- _Exercise aim_:
Extract the listing below in full, unchanged.

(Records from a data collection)
↓↓↓
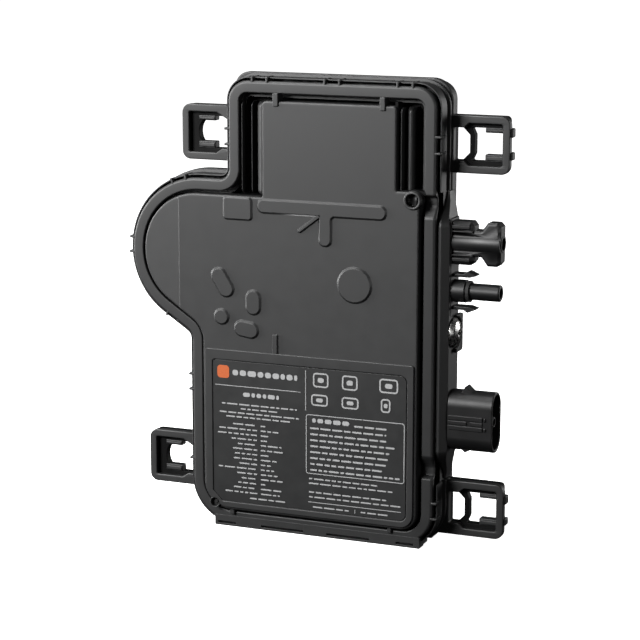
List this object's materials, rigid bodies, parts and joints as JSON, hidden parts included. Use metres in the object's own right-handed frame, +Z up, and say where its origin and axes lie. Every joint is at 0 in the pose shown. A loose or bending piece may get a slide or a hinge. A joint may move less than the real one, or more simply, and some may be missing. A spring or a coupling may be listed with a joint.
{
  "type": "micro inverter",
  "caption": "Sealed two-shell panel inverter case with round lobe, bracket ears, side DC plug and socket, earth screw, oblong AC connector and inner power circuit.",
  "frame": {"origin": "middle of the footprint box, on the plane the skirt stands on", "axes": "+X to the connector side, +Y from the labelled front to the back, +Z up to the top rim"},
  "size_m": [0.1832, 0.0302, 0.2129],
  "materials": {
    "case_black": "moulded black-grey glass-filled plastic, fine satin grain",
    "connector_black": "moulded black polyamide, smooth satin",
    "seal_rubber": "black elastomer, matte",
    "label_black": null,
    "clear_lens": "smoked clear light window",
    "zinc_steel": "bright zinc-plated steel",
    "contact_brass": "tin-plated copper alloy contacts",
    "ferrite": "dark grey sintered ferrite, matte",
    "copper_winding": "enamelled copper wire",
    "board_green": "green solder mask on glass laminate",
    "component_black": "black moulded epoxy or painted plate",
    "capacitor_sleeve": "dark blue shrink sleeve",
    "box_yellow": "yellow capacitor box",
    "nylon_white": "natural nylon or ceramic",
    "aluminium": "plain sheet, satin",
    "disc_blue": "blue epoxy-dipped disc"
  },
  "bodies": {
    "case": {"ac_contact_earth": "contact_brass", "ac_contact_line": "contact_brass", "ac_contact_neutral": "contact_brass", "ac_insert": "connector_black", "ac_seal": "seal_rubber", "ac_shroud": "connector_black", "board_screw_1": "zinc_steel", "board_screw_2": "zinc_steel", "board_screw_3": "zinc_steel", "board_screw_4": "zinc_steel", "bulk_capacitor_1": "capacitor_sleeve", "bulk_capacitor_2": "capacitor_sleeve", "bulk_capacitor_3": "capacitor_sleeve", "choke_base": "nylon_white", "choke_core": "ferrite", "circuit_board": "board_green", "connector_bulkhead": "case_black", "controller_chip": "component_black", "dc_plug_body": "connector_black", "dc_plug_pin": "contact_brass", "dc_plug_seal": "seal_rubber", "dc_socket_body": "connector_black", "dc_socket_contact": "contact_brass", "earth_guard_plate": "component_black", "earth_screw": "zinc_steel", "film_capacitor": "box_yellow", "front_cover": "case_black", "heat_spreader": "aluminium", "line_fuse": "nylon_white", "perimeter_seal": "seal_rubber", "power_transistor_1": "component_black", "power_transistor_2": "component_black", "power_transistor_3": "component_black", "power_transistor_4": "component_black", "rating_label": "label_black", "rear_shell": "case_black", "relay": "component_black", "status_lens": "clear_lens", "surge_varistor": "disc_blue", "transformer_bobbin": "nylon_white", "transformer_core_front": "ferrite", "transformer_core_rear": "ferrite", "transformer_winding": "copper_winding", "vent_plug": "seal_rubber"},
    "latch_upper": {"dc_latch_upper": "connector_black"},
    "latch_lower": {"dc_latch_lower": "connector_black"}
  },
  "joints": [
    {"name": "latch_upper_flex", "type": "hinge", "parent": "case", "child": "latch_upper", "pos_m": [0.0661, 0, 0.1262], "axis": [0, 1, 0], "range_deg": [0, 6], "stiffness_Nm_per_rad": 0.3},
    {"name": "latch_lower_flex", "type": "hinge", "parent": "case", "child": "latch_lower", "pos_m": [0.0661, 0, 0.1114], "axis": [0, -1, 0], "range_deg": [0, 6], "stiffness_Nm_per_rad": 0.3}
  ]
}
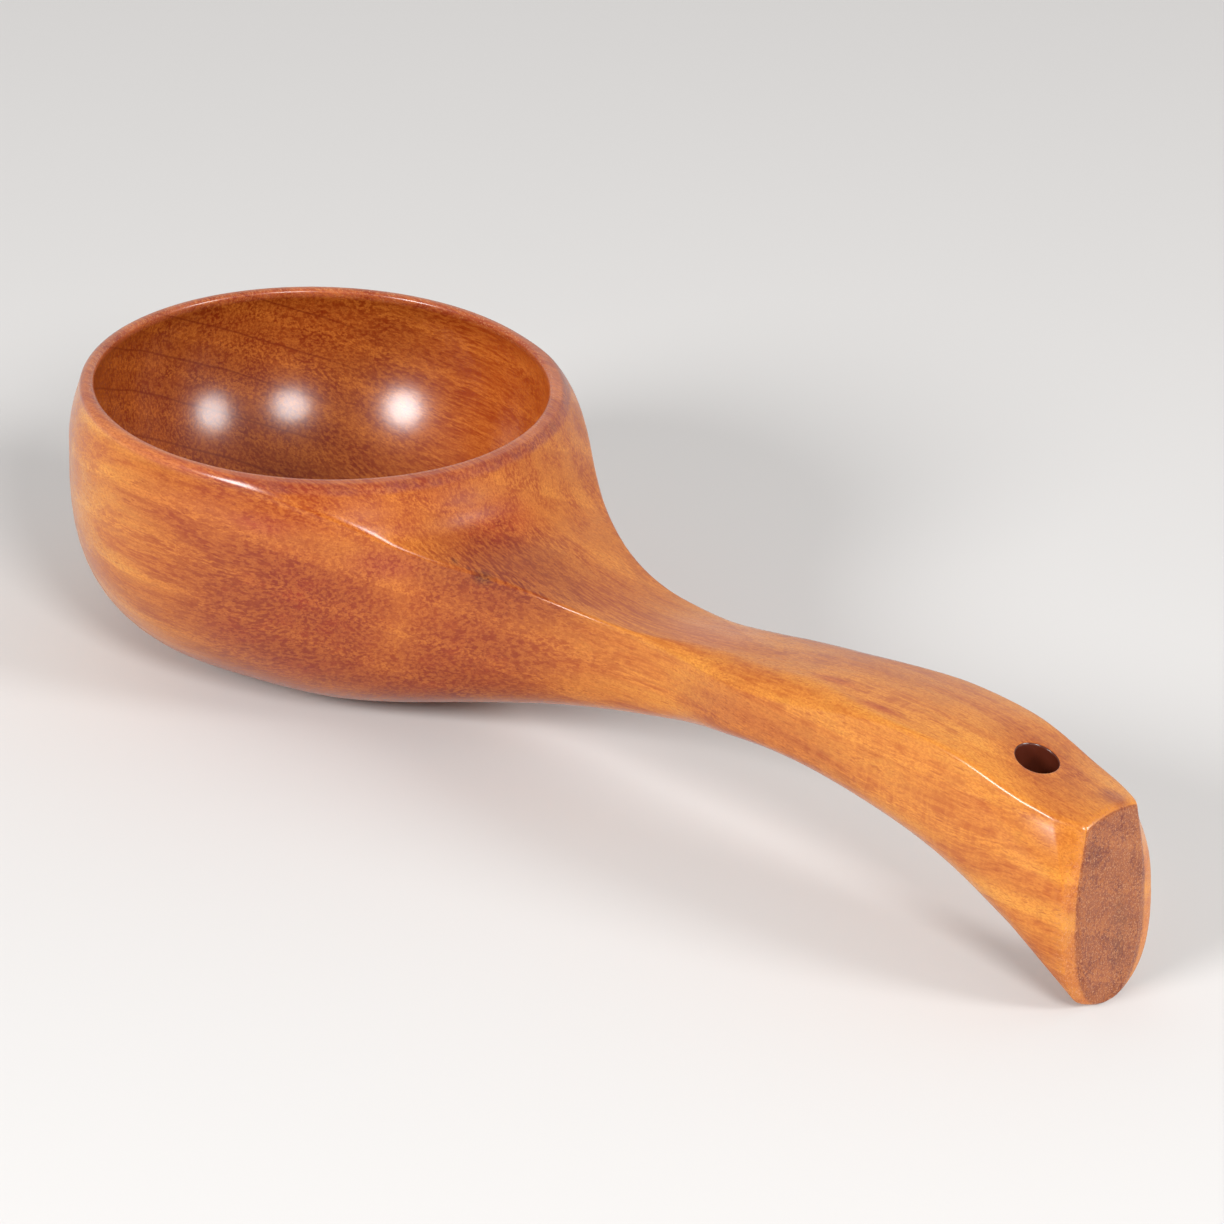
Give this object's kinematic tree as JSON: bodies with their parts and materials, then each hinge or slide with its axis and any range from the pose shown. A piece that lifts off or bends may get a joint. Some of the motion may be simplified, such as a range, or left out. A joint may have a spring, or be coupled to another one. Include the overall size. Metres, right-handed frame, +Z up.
{
  "type": "wooden ladle",
  "caption": "One-piece carved wooden ladle: a deep round bowl with a hollowed shoulder and a short arched handle that ends in a blunt tip with a hanging hole.",
  "frame": {"origin": "middle of the flat foot under the bowl, on the table plane and on the bowl's axis", "axes": "+X runs from the bowl to the handle tip, +Z is up out of the bowl, Y is across; the ladle is the same on both sides of the XZ plane"},
  "size_m": [0.1752, 0.0688, 0.037],
  "materials": {
    "wood": "clear gloss lacquer over orange-brown stain"
  },
  "bodies": {
    "root": {"ladle": "wood"}
  },
  "joints": []
}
↑↑↑
- _Answer in full_:
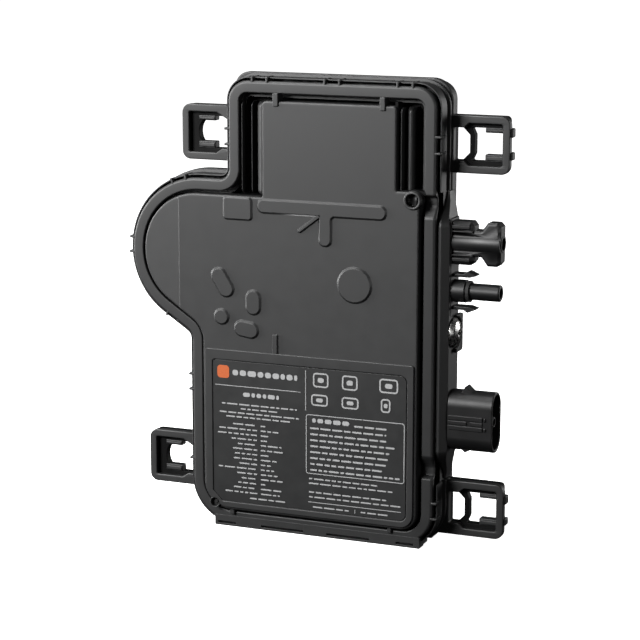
List this object's materials, rigid bodies, parts and joints as JSON, hidden parts included. Use metres in the object's own right-handed frame, +Z up, and say where its origin and axes lie. Every joint is at 0 in the pose shown. A loose or bending piece may get a slide or a hinge. A joint may move less than the real one, or more simply, and some may be missing. A spring or a coupling may be listed with a joint.
{
  "type": "micro inverter",
  "caption": "Sealed two-shell panel inverter case with round lobe, bracket ears, side DC plug and socket, earth screw, oblong AC connector and inner power circuit.",
  "frame": {"origin": "middle of the footprint box, on the plane the skirt stands on", "axes": "+X to the connector side, +Y from the labelled front to the back, +Z up to the top rim"},
  "size_m": [0.1832, 0.0302, 0.2129],
  "materials": {
    "case_black": "moulded black-grey glass-filled plastic, fine satin grain",
    "connector_black": "moulded black polyamide, smooth satin",
    "seal_rubber": "black elastomer, matte",
    "label_black": null,
    "clear_lens": "smoked clear light window",
    "zinc_steel": "bright zinc-plated steel",
    "contact_brass": "tin-plated copper alloy contacts",
    "ferrite": "dark grey sintered ferrite, matte",
    "copper_winding": "enamelled copper wire",
    "board_green": "green solder mask on glass laminate",
    "component_black": "black moulded epoxy or painted plate",
    "capacitor_sleeve": "dark blue shrink sleeve",
    "box_yellow": "yellow capacitor box",
    "nylon_white": "natural nylon or ceramic",
    "aluminium": "plain sheet, satin",
    "disc_blue": "blue epoxy-dipped disc"
  },
  "bodies": {
    "case": {"ac_contact_earth": "contact_brass", "ac_contact_line": "contact_brass", "ac_contact_neutral": "contact_brass", "ac_insert": "connector_black", "ac_seal": "seal_rubber", "ac_shroud": "connector_black", "board_screw_1": "zinc_steel", "board_screw_2": "zinc_steel", "board_screw_3": "zinc_steel", "board_screw_4": "zinc_steel", "bulk_capacitor_1": "capacitor_sleeve", "bulk_capacitor_2": "capacitor_sleeve", "bulk_capacitor_3": "capacitor_sleeve", "choke_base": "nylon_white", "choke_core": "ferrite", "circuit_board": "board_green", "connector_bulkhead": "case_black", "controller_chip": "component_black", "dc_plug_body": "connector_black", "dc_plug_pin": "contact_brass", "dc_plug_seal": "seal_rubber", "dc_socket_body": "connector_black", "dc_socket_contact": "contact_brass", "earth_guard_plate": "component_black", "earth_screw": "zinc_steel", "film_capacitor": "box_yellow", "front_cover": "case_black", "heat_spreader": "aluminium", "line_fuse": "nylon_white", "perimeter_seal": "seal_rubber", "power_transistor_1": "component_black", "power_transistor_2": "component_black", "power_transistor_3": "component_black", "power_transistor_4": "component_black", "rating_label": "label_black", "rear_shell": "case_black", "relay": "component_black", "status_lens": "clear_lens", "surge_varistor": "disc_blue", "transformer_bobbin": "nylon_white", "transformer_core_front": "ferrite", "transformer_core_rear": "ferrite", "transformer_winding": "copper_winding", "vent_plug": "seal_rubber"},
    "latch_upper": {"dc_latch_upper": "connector_black"},
    "latch_lower": {"dc_latch_lower": "connector_black"}
  },
  "joints": [
    {"name": "latch_upper_flex", "type": "hinge", "parent": "case", "child": "latch_upper", "pos_m": [0.0661, 0, 0.1262], "axis": [0, 1, 0], "range_deg": [0, 6], "stiffness_Nm_per_rad": 0.3},
    {"name": "latch_lower_flex", "type": "hinge", "parent": "case", "child": "latch_lower", "pos_m": [0.0661, 0, 0.1114], "axis": [0, -1, 0], "range_deg": [0, 6], "stiffness_Nm_per_rad": 0.3}
  ]
}
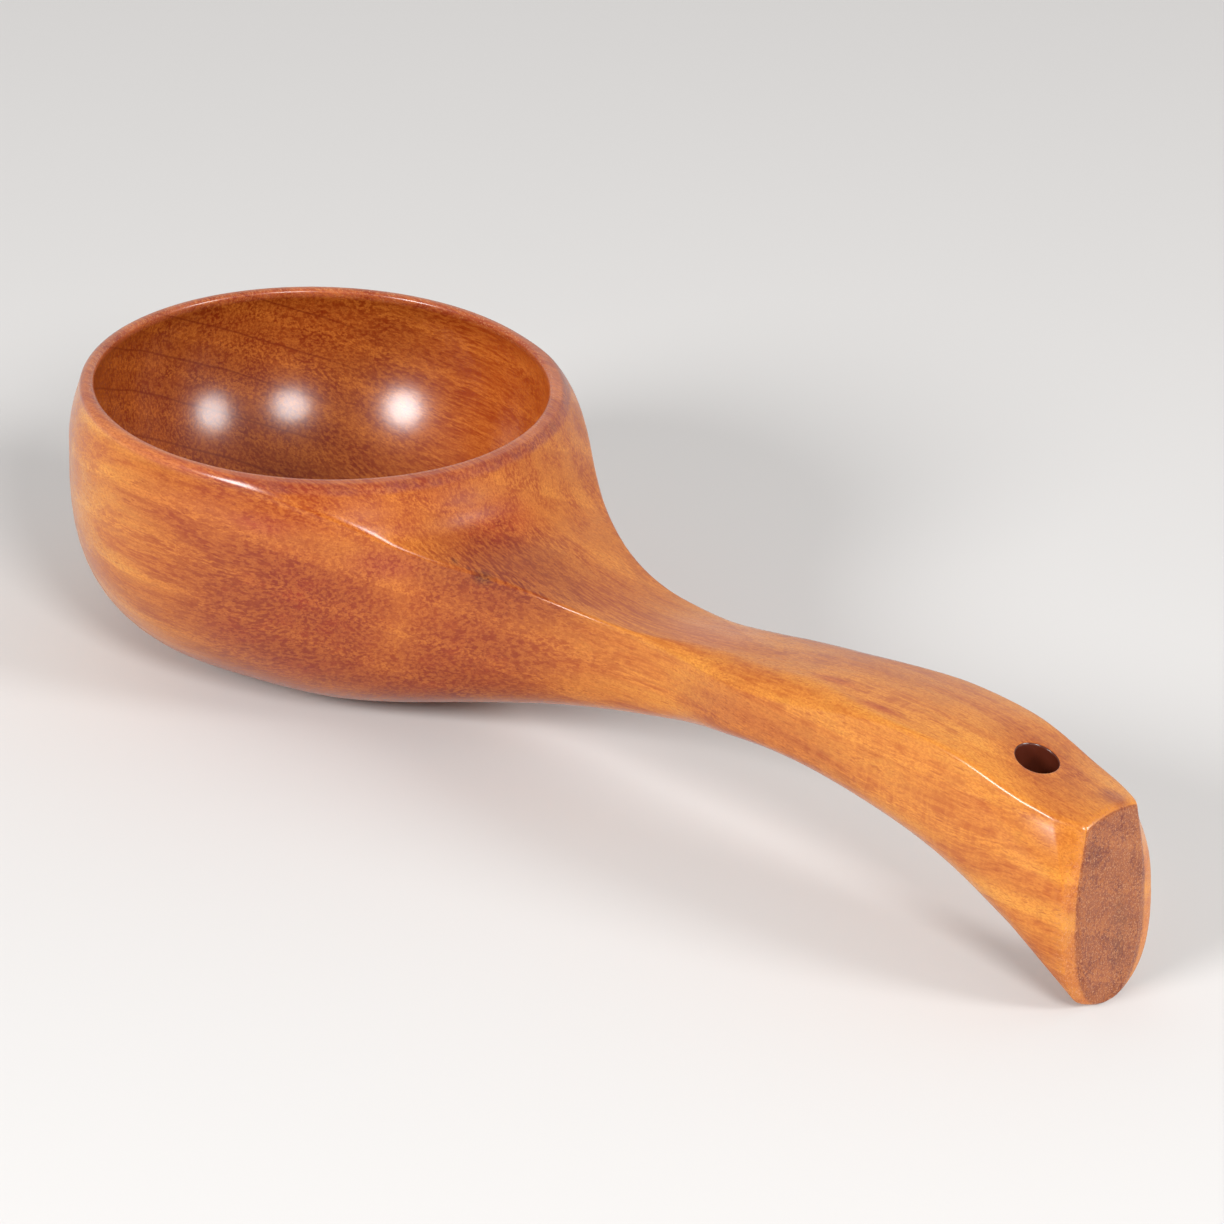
Give this object's kinematic tree as JSON: bodies with their parts and materials, then each hinge or slide with its axis and any range from the pose shown. A piece that lifts off or bends may get a joint. Some of the motion may be simplified, such as a range, or left out. A joint may have a spring, or be coupled to another one. Include the overall size. Metres, right-handed frame, +Z up.
{
  "type": "wooden ladle",
  "caption": "One-piece carved wooden ladle: a deep round bowl with a hollowed shoulder and a short arched handle that ends in a blunt tip with a hanging hole.",
  "frame": {"origin": "middle of the flat foot under the bowl, on the table plane and on the bowl's axis", "axes": "+X runs from the bowl to the handle tip, +Z is up out of the bowl, Y is across; the ladle is the same on both sides of the XZ plane"},
  "size_m": [0.1752, 0.0688, 0.037],
  "materials": {
    "wood": "clear gloss lacquer over orange-brown stain"
  },
  "bodies": {
    "root": {"ladle": "wood"}
  },
  "joints": []
}